On Friday afternoon (AEDT) Benjamin Netanyahu’s office said a “deal to release the hostages” had been reached and that he had ordered his security cabinet to convene later in the day, followed by a government meeting to approve the plan.

“Prime Minister Benjamin Netanyahu was informed by the negotiating team that agreements have been reached on a deal to release the hostages,” the PMO said in a statement.

However a spokesman for Mr Netanyahu said the full cabinet meeting was not slated to sign off on it until Saturday night (local time), and that the truce was likely to go ahead on Monday.

The breakthrough came hours after Israel delayed the cabinet vote on the deal, after Mr Netanyahu accused Hamas of reneging on parts of the agreement, underscoring the pact’s fragility.

Donald Trump blasted the delay, saying the deal had “better be done” before he is inaugurated on January 20.

Speaking to podcast host Dan Bongino on Friday (AEDT), Mr Trump said if he and his Middle East envoy Steve Witkoff hadn’t got involved in the negotiations “the hostages would never have come out”.

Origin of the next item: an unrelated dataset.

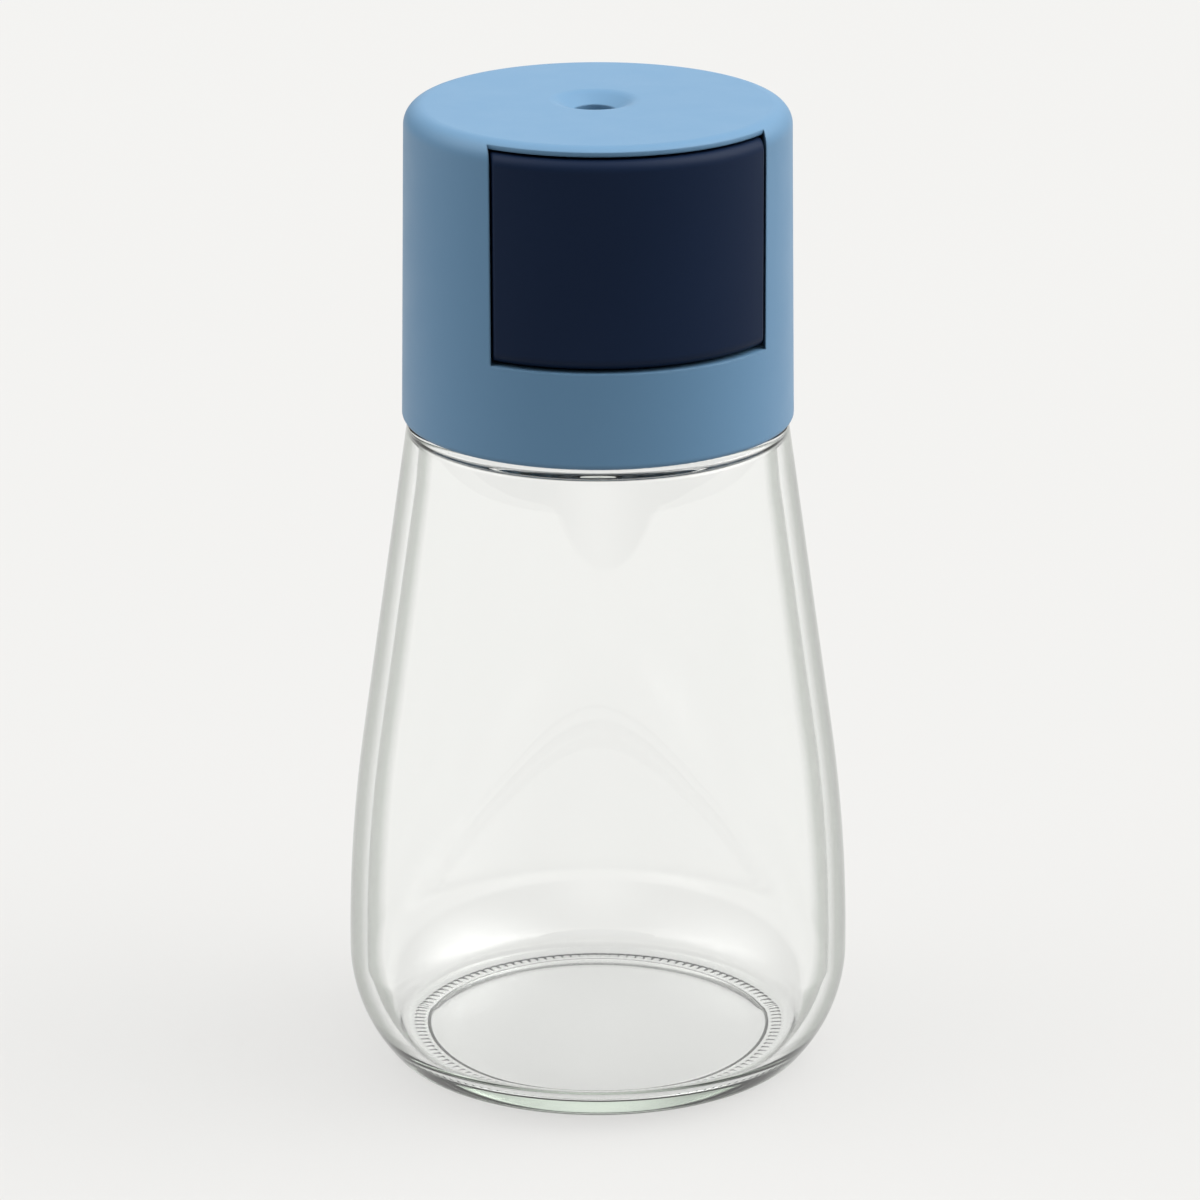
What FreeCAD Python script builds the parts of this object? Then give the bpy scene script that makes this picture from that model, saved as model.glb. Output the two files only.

“We changed the course of it, and we changed it fast, and frankly, it better be done before I take the oath of office,” Mr Trump said.

“We shook hands, and we signed certain documents, but it better be done.

”We gotta get it done.”

He added: “I’m not looking for credit. I want to get these people out. We’ve got to get them out.”

President Biden and the prime minister of Qatar announced Wednesday both Israel and Hamas had accepted the truce, the result of a year of painstaking diplomacy that reached a conclusion in the days before Donald Trump’s inauguration as president.

Palestinian militant group Hamas also said it had reached a deal with Israel, while Israeli President Isaac Herzog welcomed the agreement and urged the Israeli government to accept it.

But Mr Netanyahu accused Hamas on Thursday of reneging on parts of the agreement during negotiations taking place in Qatar, creating what his office called “a last-minute crisis”.

The Israeli prime minister’s office said the cabinet, which had been expected to convene early Thursday, wouldn’t meet to vote on the deal until Israeli negotiators said Hamas had accepted all aspects of the deal.

Israeli officials said later on Thursday that the cabinet vote was moved to Friday and a government vote, the last major hurdle the deal needs to clear, was pushed back to Saturday.

Israel’s far-right National Security Minister Itamar Ben Gvir said that he and his party colleagues would quit the cabinet if it approved a Gaza ceasefire and hostage release deal, though they would not leave the country’s ruling coalition.

“If this irresponsible agreement is approved and implemented, the Jewish Power party will not be part of the government and will leave it,” he said at a press conference late Thursday evening, while keeping open the possibility of reversing course if the ceasefire collapsed.

“If the war against Hamas resumes, with intensity, in order to achieve the objectives of the war that have not been achieved, we will return to the government.”

Mr Ben-Gvir’s Jewish Power party holds six seats in the 120-seat Parliament, and if the party resigns, it would reduce the government’s parliamentary majority from 68 to a razor-thin majority of 62.

Ezzat Al-Rishq, a senior Hamas official and member of the group’s political bureau, said Thursday that the group remained committed to the deal.

Another Hamas official, Sami Abu Zuhri, told a pan-Arab satellite channel that Mr Netanyahu’s comments were “baseless”.

Biden administration officials said they were confident the deal would go ahead despite the last-minute disputes.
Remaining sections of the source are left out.